TECHNIQUE. Après Happy Birthday To Me, excellent slasher paru dans une édition admirable, Rimini poursuit son entreprise de dépoussiérage des films d’horreur des 80’s. Grâce lui en soit rendu ! Car Le Bal de l’Horreur n’avait, jusqu’alors, pas eu les honneurs des supports DVD et Blu-Ray en France et le voilà distribué dans un packaging soigné regroupant les deux supports, accompagné d’un livret de 20 pages, « Dancing Queen », concocté par l’inévitable Marc Toullec (Mad Movies).
Niveau image, l’éditeur propose une très belle copie, à la définition solide et aux couleurs bien tranchées, baignée dans un halo vaporeux propre aux productions de l’époque (on pense à Carrie de Brian De Palma). Si le piqué n’est pas non plus mémorable, l’image reste de très belle facture, avec un grain bien présent. Côté sonore, là aussi, la restauration fait des miracles, avec des pistes en version originale et française très dynamiques, propres, et dotées d’un équilibrage correct entre dialogues et ambiance sonore.
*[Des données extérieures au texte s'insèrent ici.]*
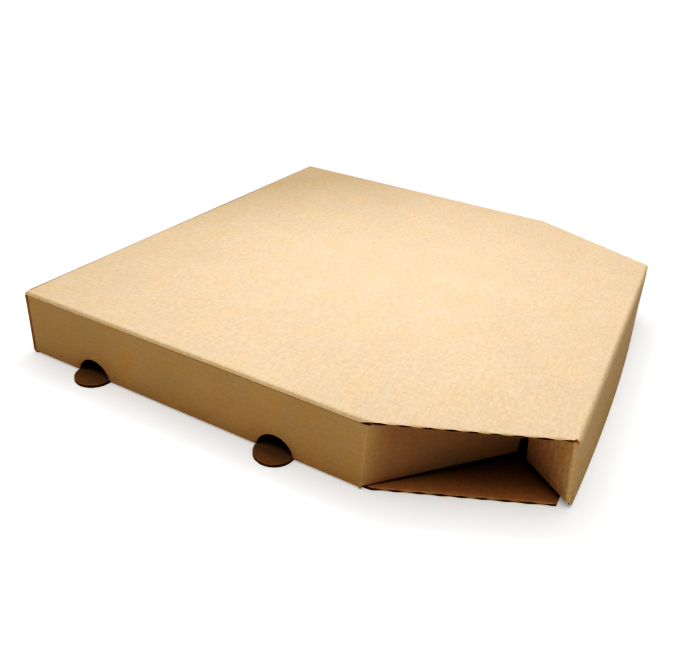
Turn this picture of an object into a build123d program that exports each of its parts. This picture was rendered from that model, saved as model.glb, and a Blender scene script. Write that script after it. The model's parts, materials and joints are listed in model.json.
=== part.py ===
"""A folded corrugated pizza box with cut front corners, in millimetres.

The box is one die-cut sheet of corrugated board. Here it is split along the crease at the back
of its lid, so that the lid can turn: a base tray (floor, walls and their ears) and a lid (top,
front flap, its ears and its side tuck flaps).

+Z is up, +X to the right and -Y towards the side that opens. The origin is the middle of the
floor panel's underside, on the surface that the box stands on.
"""

import os
from math import cos, radians, sin, sqrt, tan

from build123d import *

# ---- Driving dimensions -------------------------------------------------------------------------

board = 1.7  # thickness of the corrugated board
tray_width = 300.0  # across the outer faces of the side walls
tray_length = 290.0  # from the front crease of the floor to the outer face of the back wall
box_height = 38.5  # from the underside of the floor to the top of the closed lid

corner_cut_x = 39.0  # cut-off front corner, measured along the front edge
corner_cut_y = 82.5  # cut-off front corner, measured along the side edge

bend_radius = 2.2  # outer radius of an upright crease
crease_radius = 1.2  # outer radius of the long creases of the floor and the lid
slack = 0.01  # how closely an edge is matched when it is chosen by its place
lid_gap = 0.5  # between the tops of the walls and the underside of the lid
layer_gap = 0.3  # between two layers of board that lie face to face

side_ear_angle = 45.0  # how far the front ear of a side wall turns inwards
side_ear_length = 79.0  # from the vertical crease to the ear's free end
side_ear_rise_root = 0.4  # height of the ear's lower edge over the floor, at its crease
side_ear_rise_tip = 6.9  # and at its free end
rear_ear_length = 42.0  # of the ears tucked inside the back wall
rear_ear_rise = 0.6  # height of their lower edge over the floor

front_wall_inset = 13.0  # from each end of the floor's front crease to the end of the front wall
front_wall_lean = 2.6  # how far the top of the front wall leans inwards

flap_lean = 4.6  # how far the lower edge of the lid's front flap stands out
flap_lift = 1.0  # height of the flap's lower edge over the ground
lid_ear_angle = 54.0  # angle between the front flap and each of its ears
lid_ear_gap = 2.1  # from its free end to the outer face of the side wall's ear, at the lid
lid_ear_floor_gap = 0.8  # from the floor up to the lower edge of the ear, at its crease
lid_ear_slant = 6.9  # degrees by which that edge then rises towards the free end
lid_ear_drop = 1.2  # from the underside of the lid to the upper edge of the ear

tuck_vent_gap = 0.4  # from the lower edge of the lid's side tuck flaps to the top of the vents
tuck_gap = 0.5  # between a tuck flap and the side wall beside it
tuck_front_margin = 13.0  # from the corner cut to the front end of a tuck flap
tuck_back_margin = 14.0  # from the back of the box to the back end of a tuck flap
tuck_taper = 7.0  # how much shorter each end of the tuck flap is at its lower edge

vent_radius = 10.4  # of the half-moon vents and of the tongues cut from them
vent_pitch = 115.4  # between the two vents of one side wall

# ---- Worked out from them -----------------------------------------------------------------------

half_width = tray_width / 2
front = -tray_length / 2
back = tray_length / 2
cut_y = front + corner_cut_y
cut_x = half_width - corner_cut_x
lid_under = box_height - board
wall_top = lid_under - lid_gap
ear_back = back - board - layer_gap
tuck_depth = lid_under - vent_radius - tuck_vent_gap
vent_middle = (cut_y + back) / 2
vent_ys = (vent_middle - vent_pitch / 2, vent_middle + vent_pitch / 2)

panel_outline = [
    (half_width, back),
    (-half_width, back),
    (-half_width, cut_y),
    (-cut_x, front),
    (cut_x, front),
    (half_width, cut_y),
]


def edges_between(part, low, high):
    """The straight edges of a part that run inside the box from low to high."""
    found = part.edges().filter_by(GeomType.LINE)
    for axis, least, most in zip((Axis.X, Axis.Y, Axis.Z), low, high):
        found = [
            edge
            for edge in found
            if least - slack <= min((edge @ 0).dot(axis.direction), (edge @ 1).dot(axis.direction))
            and max((edge @ 0).dot(axis.direction), (edge @ 1).dot(axis.direction)) <= most + slack
        ]
    return found


# ---- Base tray ----------------------------------------------------------------------------------

side_ear_turn = radians(side_ear_angle)
side_ear_direction = Vector(sin(side_ear_turn), -cos(side_ear_turn), 0)
side_ear_plane = Plane(
    origin=(-half_width, cut_y, 0),
    x_dir=tuple(side_ear_direction),
    z_dir=(-cos(side_ear_turn), -sin(side_ear_turn), 0),
)

# The middle of the board along a side wall and its two ears, seen from above.
wall_middle_x = -half_width + board / 2
rear_ear_end = Vector(-half_width + rear_ear_length, ear_back - board / 2)
rear_corner = Vector(wall_middle_x, ear_back - board / 2)
front_corner = Vector(wall_middle_x, cut_y + board / 2 * tan(side_ear_turn / 2))
side_ear_end = front_corner + side_ear_direction * side_ear_length

with BuildPart() as base_tray:
    # One side wall with its two ears, in one strip. The other side is its mirror image.
    with BuildSketch():
        with BuildLine():
            FilletPolyline(
                rear_ear_end, rear_corner, front_corner, side_ear_end, radius=bend_radius - board / 2
            )
        trace(line_width=board)
    extrude(amount=wall_top)

    # The lower edge of the front ear rises to its free end.
    with BuildSketch(side_ear_plane):
        with BuildLine():
            Polyline(
                (bend_radius / 2, -board),
                (bend_radius / 2, board + side_ear_rise_root),
                (side_ear_length, board + side_ear_rise_tip),
                (side_ear_length + board, board + side_ear_rise_tip),
                (side_ear_length + board, -board),
                close=True,
            )
        make_face()
    extrude(amount=board, both=True, mode=Mode.SUBTRACT)

    # The lower edge of the rear ear clears the floor.
    with BuildSketch(Plane.XZ.offset(-ear_back)):
        with BuildLine():
            Polyline(
                (-half_width + bend_radius, -board),
                (-half_width + bend_radius, board + rear_ear_rise),
                (-half_width + rear_ear_length + board, board + rear_ear_rise),
                (-half_width + rear_ear_length + board, -board),
                close=True,
            )
        make_face()
    extrude(amount=board, mode=Mode.SUBTRACT)

    # The half-moon vents at the foot of the wall.
    with BuildSketch(Plane.YZ.offset(-half_width)):
        with Locations(*[(vent_y, 0) for vent_y in vent_ys]):
            Circle(vent_radius)
    extrude(amount=board, mode=Mode.SUBTRACT)

    mirror(about=Plane.YZ)

    # The floor, with the tongues of the vents left in its plane.
    with BuildSketch():
        with BuildLine():
            Polyline(*panel_outline, close=True)
        make_face()
        with Locations(*[(side * half_width, vent_y) for side in (-1, 1) for vent_y in vent_ys]):
            Circle(vent_radius)
    extrude(amount=board)

    # The back wall stands behind the rear ears, with plain cut ends.
    with BuildSketch(Plane.XZ.offset(-back)):
        with BuildLine():
            Polyline(
                (-half_width, 0),
                (half_width, 0),
                (half_width, wall_top),
                (-half_width, wall_top),
                close=True,
            )
        make_face()
    extrude(amount=board)

    # The front wall, behind the lid's front flap, leans a little inwards.
    with BuildSketch(Plane.YZ):
        with BuildLine():
            Polyline(
                (front, 0),
                (front + front_wall_lean, wall_top),
                (front + front_wall_lean + board, wall_top),
                (front + board, 0),
                close=True,
            )
        make_face()
    extrude(amount=cut_x - front_wall_inset, both=True)

    # The crease under the back wall is rounded.
    fillet(
        edges_between(base_tray.part, (-half_width, back, 0), (half_width, back, 0)),
        radius=crease_radius,
    )

base_tray.part.label = "base_tray"

# ---- Lid ----------------------------------------------------------------------------------------

# The crease between the front flap and its left ear runs from the lid's corner to the lower edge.
flap_low_z = box_height - flap_lift
flap_slope = flap_lean / flap_low_z
ear_crease = Vector(0, flap_slope, 1).normalized()
ear_direction = Vector(1, 0, 0).rotate(Axis((0, 0, 0), tuple(ear_crease)), lid_ear_angle)
ear_root = Vector(-cut_x, front, box_height)
lid_ear_plane = Plane(
    origin=tuple(ear_root),
    x_dir=tuple(ear_direction),
    z_dir=tuple(ear_direction.cross(ear_crease)),
)
crease_length = flap_low_z * sqrt(1 + flap_slope**2)

# The ear runs from there towards the side wall's ear, and stops short of it.
ear_corner_distance = (ear_root - side_ear_plane.origin).dot(side_ear_plane.z_dir)
lid_ear_length = (ear_corner_distance - lid_ear_gap) / -ear_direction.dot(side_ear_plane.z_dir)
lid_ear_rise_root = board - flap_lift + lid_ear_floor_gap
lid_ear_rise_tip = lid_ear_rise_root + lid_ear_length * tan(radians(lid_ear_slant))

with BuildPart() as lid:
    # The side tuck flap and the front flap's ear, on one side.
    with BuildSketch(Plane.YZ.offset(-half_width + board + tuck_gap)):
        with BuildLine():
            Polyline(
                (cut_y + tuck_front_margin, lid_under + board / 2),
                (cut_y + tuck_front_margin, lid_under),
                (cut_y + tuck_front_margin + tuck_taper, lid_under - tuck_depth),
                (back - tuck_back_margin - tuck_taper, lid_under - tuck_depth),
                (back - tuck_back_margin, lid_under),
                (back - tuck_back_margin, lid_under + board / 2),
                close=True,
            )
        make_face()
    extrude(amount=board)

    with BuildSketch(lid_ear_plane):
        with BuildLine():
            Polyline(
                (0, -crease_length + lid_ear_rise_root),
                (lid_ear_length, -crease_length + lid_ear_rise_tip),
                (lid_ear_length, -board - lid_ear_drop),
                (0, -board - lid_ear_drop),
                close=True,
            )
        make_face()
    extrude(amount=-board)

    mirror(about=Plane.YZ)

    # The front flap, hanging outside the tray's front wall.
    with BuildSketch(Plane.YZ):
        with BuildLine():
            Polyline(
                (front, box_height),
                (front - flap_lean, flap_lift),
                (front - flap_lean + board, flap_lift),
                (front + board, box_height),
                close=True,
            )
        make_face()
    extrude(amount=cut_x, both=True)

    # The top panel.
    with BuildSketch(Plane.XY.offset(lid_under)):
        with BuildLine():
            Polyline(*panel_outline, close=True)
        make_face()
    extrude(amount=board)

    # Its creases along the sides are rounded.
    fillet(
        edges_between(lid.part, (-half_width, cut_y, box_height), (-half_width, back, box_height))
        + edges_between(lid.part, (half_width, cut_y, box_height), (half_width, back, box_height)),
        radius=crease_radius,
    )

lid.part.label = "lid"

os.makedirs("parts", exist_ok=True)
export_step(base_tray.part, "parts/base_tray.step")
export_step(lid.part, "parts/lid.step")
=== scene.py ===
"""A folded corrugated pizza box, closed, on a plain pale floor.

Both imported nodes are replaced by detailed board: an outer and an inner liner with rounded creases
and the ridges that the fluting presses into them, and the fluting itself along every raw edge.
Lengths are in millimetres until they reach a mesh. A panel is described by two coordinates along
the board and by w, the height over its outer face: 0 is the outer face, -BOARD the inner one.
"""

import json
import math

import bmesh
import bpy
import numpy as np
from mathutils import Matrix, Vector


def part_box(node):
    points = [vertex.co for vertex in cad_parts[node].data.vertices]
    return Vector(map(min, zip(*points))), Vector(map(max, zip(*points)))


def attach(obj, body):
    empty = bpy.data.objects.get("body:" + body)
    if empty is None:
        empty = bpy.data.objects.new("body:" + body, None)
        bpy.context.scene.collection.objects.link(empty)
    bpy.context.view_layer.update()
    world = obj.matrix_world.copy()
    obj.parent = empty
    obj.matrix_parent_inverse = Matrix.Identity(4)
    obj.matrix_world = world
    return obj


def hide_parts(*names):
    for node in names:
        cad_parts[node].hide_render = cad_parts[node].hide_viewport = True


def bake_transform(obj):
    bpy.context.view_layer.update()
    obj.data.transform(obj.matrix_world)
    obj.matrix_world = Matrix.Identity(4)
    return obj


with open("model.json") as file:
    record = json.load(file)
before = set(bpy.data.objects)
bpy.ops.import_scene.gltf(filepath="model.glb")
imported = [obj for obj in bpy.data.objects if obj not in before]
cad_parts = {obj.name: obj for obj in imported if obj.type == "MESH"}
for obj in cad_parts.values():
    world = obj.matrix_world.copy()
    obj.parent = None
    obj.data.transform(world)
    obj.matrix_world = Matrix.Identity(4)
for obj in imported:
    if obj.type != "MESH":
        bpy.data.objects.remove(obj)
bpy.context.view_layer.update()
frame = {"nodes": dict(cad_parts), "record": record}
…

INTERACTIVITE. Niveau bonus, Rimini a fait les choses bien en proposant des modules déjà parus sur des précédentes éditions américaines, s’assurant ainsi une interactivité bien fournie. Un Making of (41′) donnant la parole au réalisateur, au scénariste et à une partie du casting permet une plongée intéressante dans les arcanes de la conception du film, même si on peut déplorer l’absence remarquée de Jamie Lee Curtis. L’interview du scénariste William Gray (20′) dispose en revanche de son lot d’anecdotes croustillantes, Gray n’ayant aucun garde-fou et portant un regard à la fois tendre mais sans concession sur le film et sa contribution personnelle. A cela s’ajoutent des scènes inédites ajoutées pour la diffusion TV aux USA (11′), quelques images du tournage (6′), une galerie photos et éléments marketing (6′), quelques spots TV et le Film annonce, soit une édition remplie à ras bord, à laquelle s’ajoute le livret de Marc Toullec, revenant lui-aussi sur le projet, le tournage et le genre du slasher. Une édition incontournable, qui se hisse qualitativement parlant bien au-dessus du film.